Скоро мы сделались почти неразлучными, несмотря на разность лет и состояний: он уже был гвардии Семеновского полка подпоручиком, а я еще сержантом и гораздо его моложе.
У него была хорошая французская библиотека, увеличиваемая непрестанно старыми и новейшими сочинениями и переводами. Тогда было цветущее время для французской словесности: Вольтер и Ж. Ж. Руссо хотя уже и находились в преклонных летах, но их слава, их присутствие между нами одушевляли ученый мир и приводили его в движение. Бюффон выдавал том за томом "Естественную историю" во всем ее убранстве, украшенную всеми прелестями живописного, иногда же важного или трогательного красноречия, и в то же время увлекал читателей блестящими гипотезами в своих "Эпохах натуры". Д'Аламбер, Дидро, Реналь, Мармонтель, Тома и Лагарп были корифеями авторов второстепенных. Козлятев познакомил меня с их творениями, равно и с французскими лучшими переводами греческих и латинских классиков.
По совету его стал я читать и учебные книги: Квинтилиана "Об ораторском искусстве" и "Курс словесности" аббата Батё и Мармонтеля.
Не без пользы также для меня были: "Библиотека образованного человека" (Bibliotheque dun homme de gout), "Три века французской словесности" аббата Сабатье, записки (memoires) Палисота о французских писателях и "Критический журнал" Клемана. Последние три автора остерегали меня один против другого и в то же время помогали мне совокупно изучать французскую литературу.

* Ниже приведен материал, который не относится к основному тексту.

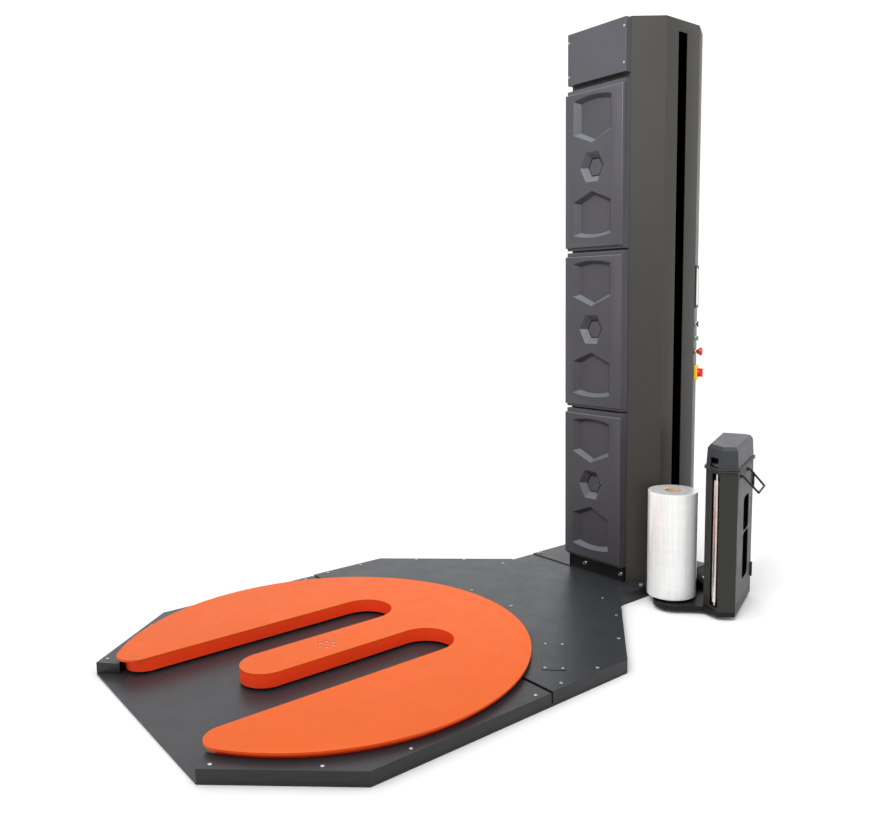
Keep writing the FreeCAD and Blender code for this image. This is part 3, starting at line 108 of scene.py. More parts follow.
def add_outline(name, corners):
    """A flat face: a circle with as many corners as the outline, pulled to its places."""
    deselect()
    bpy.ops.mesh.primitive_circle_add(vertices=len(corners), radius=1, fill_type="NGON")
    piece = settle(name)
    for vertex, corner in zip(piece.data.vertices, corners):
        vertex.co = corner
    return piece


def edit_all(piece):
    pick(piece)
    bpy.ops.object.mode_set(mode="EDIT")
    bpy.ops.mesh.select_all(action="SELECT")


def face_outwards(piece):
    edit_all(piece)
    bpy.ops.mesh.normals_make_consistent(inside=False)
    deselect()


def extrude(piece, step):
    """Pushes a flat face along step into a solid."""
    edit_all(piece)
    bpy.ops.mesh.extrude_region_move(TRANSFORM_OT_translate={"value": Vector(step)})
    deselect()
    face_outwards(piece)
    return piece


def select_faces(piece, test):
    """Selects in edit mode the faces whose centre and normal pass the test."""
    edit_all(piece)
    bpy.ops.mesh.select_mode(type="FACE")
    bpy.ops.mesh.select_all(action="DESELECT")
    bpy.ops.object.mode_set(mode="OBJECT")
    for face in piece.data.polygons:
        face.select = test(face.center, face.normal)
    bpy.ops.object.mode_set(mode="EDIT")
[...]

Но и кроме таких пособий, одна беседа с Козлятевым уже была для меня училищем изящного и вкуса. Он одарен был умом, хотя не беглым, не блестящим, но основательным, украшенным просвещением и кротостию необыкновенною. В молодости моей часто я сердился на него за это прекрасное качество: в кругу не слишком ему знакомых он готов был внимательно выслушивать всех и не сказать ни слова. Почитатель его достоинств, я дружески пенял ему, для чего он таит их и тем подает повод к невыгодному об нем заключению. Добрый Козлятев обыкновенно отвечал на то нежной улыбкою или пожатием руки моей.
Слыша его строгие слова или беспристрастные суждения о стихах даже и первенствующих наших поэтов, я начал таить еще более, особенно же от него, мои произведения, еще более стал чувствовать все их несовершенство. Некогда он признался мне, что было время, когда он и сам занимался переводами и стихотворствовал, что даже написал шутливую поэму, но вскоре одумался, все свое сжег и принялся читать чужое. "Это спокойнее и прибыльнее", - прибавил он с кроткою своей улыбкою. Во все продолжение долговременной нашей связи он однажды только показал мне перевод свой элегии Катулла на смерть Проперция, или наоборот - точно не помню; но ни под каким условием не дал мне списать его.